四年前の埼玉ワールドから、宇野選手はジャンプも表現も本当に成長したと思う。だけど一番大きな変化は、大切な人を想い、どんな結果でもみんな誰かにとっては「優勝」なんだと知ったことではないだろうか。人としてこれほど大事な成長を他に知らない。

私は『四月は君の嘘』という漫画が好きで、フィギュアスケートファンにはお馴染みのクラシックの名曲がたくさん登場するけれど、その四巻で、演奏家の仲間たちがピアノから離れていた主人公の心に「響け響け響け」と全力で奏でるシーンがある。

十代のシャイな少年だった頃も、心から信頼できる人が片手で収まるくらいだった時も、「次に進むために蓄えていたのか、いろいろ考えさせられたのか。いろんなことがあり、長らく止まっていました」という数年間にも、「響け響け響け」と身近な人たちの支えが、フランス大会の声援が、ライバルと言われる選手や後輩たちの姿が、宇野選手の心に響いた瞬間があったんだろう。

応援記の【4】で四年前の世界選手権について書いた時、私はその後の宇野選手に日本ではなくスイスというホームができてよかったと書いた記憶がある。だけどあの時の埼玉ワールドだってアウェーじゃなかった。すべての観客があの場で伝える必要があった精一杯の優しさを持っていただけだった。
その一年前、Bリーグの試合にゲストで呼ばれた時、宇野選手は「フィギュアにはホーム&アウェーがない」と教えてくれていたのに私が間違っていました。

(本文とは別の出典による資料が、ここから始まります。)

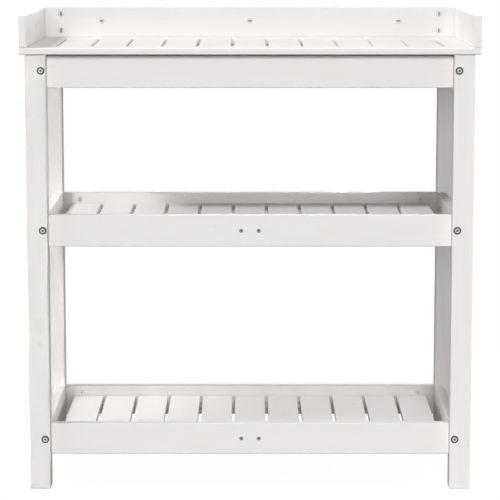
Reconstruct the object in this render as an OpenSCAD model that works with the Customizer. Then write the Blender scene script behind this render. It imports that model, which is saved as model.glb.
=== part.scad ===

ごめんなさい。

私には何を見ても喜びも悲しみも感じない心が停止していた時期があった。けれど、宇野選手の演技が少しずつ響いて、心がまた動き始めるのを感じた経験がある。
だからすべての選手の渾身の演技から、響け響け響けと何か伝わってくるところが好きでフィギュアスケートを見てきた。

雪が解けて、春に咲く桜を見て美しいと思わない人がいないように、フィギュアスケートが好きでこんなにも美しいものを見せてもらっている人たちの心も美しいものだと信じている。ホームもアウェーもない、ただ自由な空の下で自然を愛するように、氷の上の競技と芸術を愛するファンでいたい。